§ Given material:
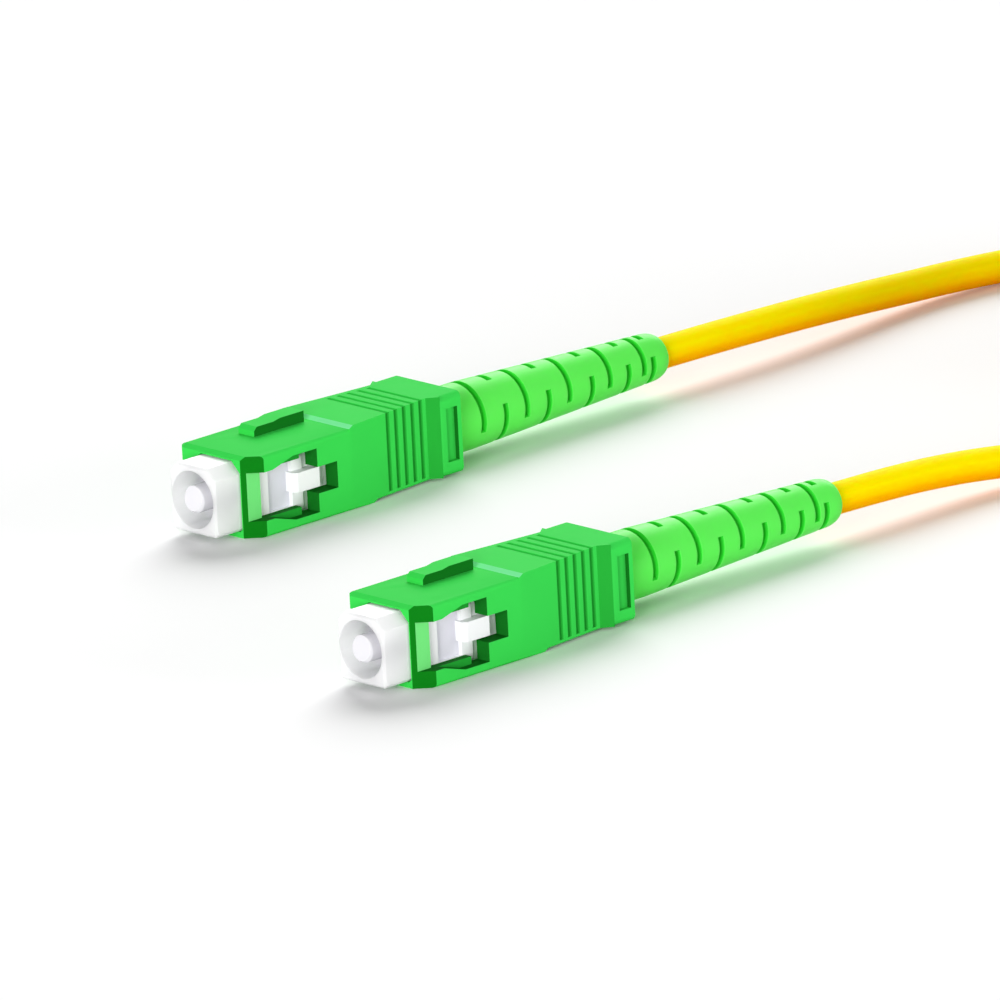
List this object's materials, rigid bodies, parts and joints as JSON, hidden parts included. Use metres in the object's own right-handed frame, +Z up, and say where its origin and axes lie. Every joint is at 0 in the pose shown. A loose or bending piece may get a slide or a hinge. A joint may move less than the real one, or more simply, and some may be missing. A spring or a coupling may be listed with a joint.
{
  "type": "fiber optic patch cord",
  "caption": "Simplex fibre optic patch cord: round yellow cable joining push-pull square plugs with angled ceramic ferrules and slotted strain relief boots.",
  "frame": {"origin": "middle of the space that the two connectors take up, on the surface they lie on", "axes": "+X from the plug noses toward the cable, +Y from connector b to connector a, +Z up"},
  "size_m": [0.1586, 0.0711, 0.0129],
  "materials": {
    "housing_green": "satin moulded plastic",
    "boot_green": "soft thermoplastic, satin",
    "frame_white": "satin moulded plastic",
    "zirconia": "polished ceramic",
    "flange_nickel": "nickel plated",
    "guide_plastic": "translucent tube",
    "spring_steel": "drawn wire",
    "post_metal": "turned metal",
    "crimp_brass": "plated, drawn",
    "aramid": "yarn",
    "buffer_white": "extruded",
    "jacket_yellow": "smooth extruded jacket",
    "tie_black": "woven strap"
  },
  "bodies": {
    "plugs_and_cable": {"plug_frame_a": "frame_white", "spring_a": "spring_steel", "stop_ring_a": "post_metal", "aramid_yarn_a": "aramid", "crimp_ring_a": "crimp_brass", "jacket_end_a": "jacket_yellow", "buffer_a": "buffer_white", "boot_a": "boot_green", "plug_frame_b": "frame_white", "spring_b": "spring_steel", "stop_ring_b": "post_metal", "aramid_yarn_b": "aramid", "crimp_ring_b": "crimp_brass", "jacket_end_b": "jacket_yellow", "buffer_b": "buffer_white", "boot_b": "boot_green", "cable_run_a": "jacket_yellow", "cable_coil": "jacket_yellow", "cable_run_b": "jacket_yellow", "cable_tie_1": "tie_black", "cable_tie_2": "tie_black"},
    "grip_a": {"grip_a": "housing_green"},
    "ferrule_a": {"ferrule_a": "zirconia", "ferrule_flange_a": "flange_nickel", "guide_tube_a": "guide_plastic"},
    "grip_b": {"grip_b": "housing_green"},
    "ferrule_b": {"ferrule_b": "zirconia", "ferrule_flange_b": "flange_nickel", "guide_tube_b": "guide_plastic"}
  },
  "joints": [
    {"name": "grip_slide_a", "type": "slide", "parent": "plugs_and_cable", "child": "grip_a", "axis": [1, 0, 0], "range_m": [-0.001, 0.001]},
    {"name": "ferrule_push_a", "type": "slide", "parent": "plugs_and_cable", "child": "ferrule_a", "axis": [1, 0, 0], "range_m": [0, 0.0015], "stiffness_N_per_m": 2500, "springref_m": -0.003, "deforming": ["spring_a"]},
    {"name": "grip_slide_b", "type": "slide", "parent": "plugs_and_cable", "child": "grip_b", "axis": [1, 0, 0], "range_m": [-0.001, 0.001]},
    {"name": "ferrule_push_b", "type": "slide", "parent": "plugs_and_cable", "child": "ferrule_b", "axis": [1, 0, 0], "range_m": [0, 0.0015], "stiffness_N_per_m": 2500, "springref_m": -0.003, "deforming": ["spring_b"]}
  ]
}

§ Exercise:
Set down every line of the listing above again, exactly as given.

§ Task output:
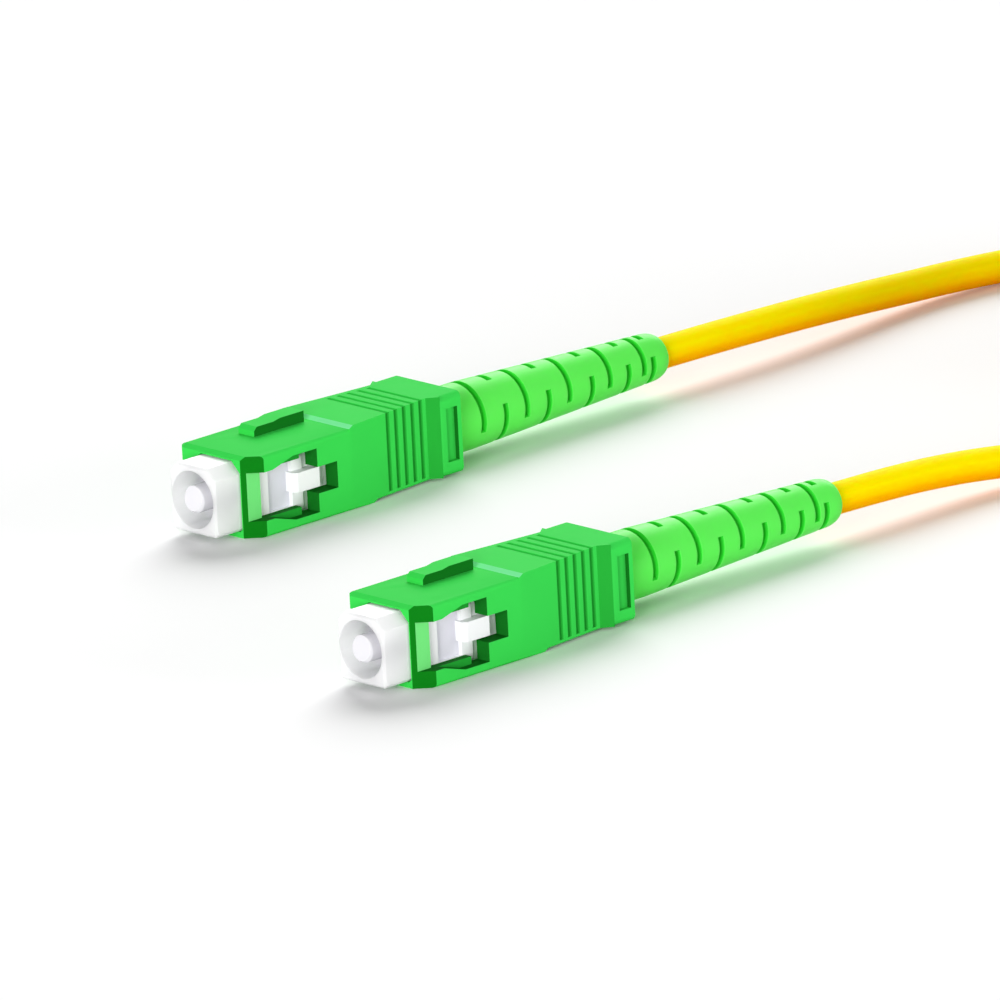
List this object's materials, rigid bodies, parts and joints as JSON, hidden parts included. Use metres in the object's own right-handed frame, +Z up, and say where its origin and axes lie. Every joint is at 0 in the pose shown. A loose or bending piece may get a slide or a hinge. A joint may move less than the real one, or more simply, and some may be missing. A spring or a coupling may be listed with a joint.
{
  "type": "fiber optic patch cord",
  "caption": "Simplex fibre optic patch cord: round yellow cable joining push-pull square plugs with angled ceramic ferrules and slotted strain relief boots.",
  "frame": {"origin": "middle of the space that the two connectors take up, on the surface they lie on", "axes": "+X from the plug noses toward the cable, +Y from connector b to connector a, +Z up"},
  "size_m": [0.1586, 0.0711, 0.0129],
  "materials": {
    "housing_green": "satin moulded plastic",
    "boot_green": "soft thermoplastic, satin",
    "frame_white": "satin moulded plastic",
    "zirconia": "polished ceramic",
    "flange_nickel": "nickel plated",
    "guide_plastic": "translucent tube",
    "spring_steel": "drawn wire",
    "post_metal": "turned metal",
    "crimp_brass": "plated, drawn",
    "aramid": "yarn",
    "buffer_white": "extruded",
    "jacket_yellow": "smooth extruded jacket",
    "tie_black": "woven strap"
  },
  "bodies": {
    "plugs_and_cable": {"plug_frame_a": "frame_white", "spring_a": "spring_steel", "stop_ring_a": "post_metal", "aramid_yarn_a": "aramid", "crimp_ring_a": "crimp_brass", "jacket_end_a": "jacket_yellow", "buffer_a": "buffer_white", "boot_a": "boot_green", "plug_frame_b": "frame_white", "spring_b": "spring_steel", "stop_ring_b": "post_metal", "aramid_yarn_b": "aramid", "crimp_ring_b": "crimp_brass", "jacket_end_b": "jacket_yellow", "buffer_b": "buffer_white", "boot_b": "boot_green", "cable_run_a": "jacket_yellow", "cable_coil": "jacket_yellow", "cable_run_b": "jacket_yellow", "cable_tie_1": "tie_black", "cable_tie_2": "tie_black"},
    "grip_a": {"grip_a": "housing_green"},
    "ferrule_a": {"ferrule_a": "zirconia", "ferrule_flange_a": "flange_nickel", "guide_tube_a": "guide_plastic"},
    "grip_b": {"grip_b": "housing_green"},
    "ferrule_b": {"ferrule_b": "zirconia", "ferrule_flange_b": "flange_nickel", "guide_tube_b": "guide_plastic"}
  },
  "joints": [
    {"name": "grip_slide_a", "type": "slide", "parent": "plugs_and_cable", "child": "grip_a", "axis": [1, 0, 0], "range_m": [-0.001, 0.001]},
    {"name": "ferrule_push_a", "type": "slide", "parent": "plugs_and_cable", "child": "ferrule_a", "axis": [1, 0, 0], "range_m": [0, 0.0015], "stiffness_N_per_m": 2500, "springref_m": -0.003, "deforming": ["spring_a"]},
    {"name": "grip_slide_b", "type": "slide", "parent": "plugs_and_cable", "child": "grip_b", "axis": [1, 0, 0], "range_m": [-0.001, 0.001]},
    {"name": "ferrule_push_b", "type": "slide", "parent": "plugs_and_cable", "child": "ferrule_b", "axis": [1, 0, 0], "range_m": [0, 0.0015], "stiffness_N_per_m": 2500, "springref_m": -0.003, "deforming": ["spring_b"]}
  ]
}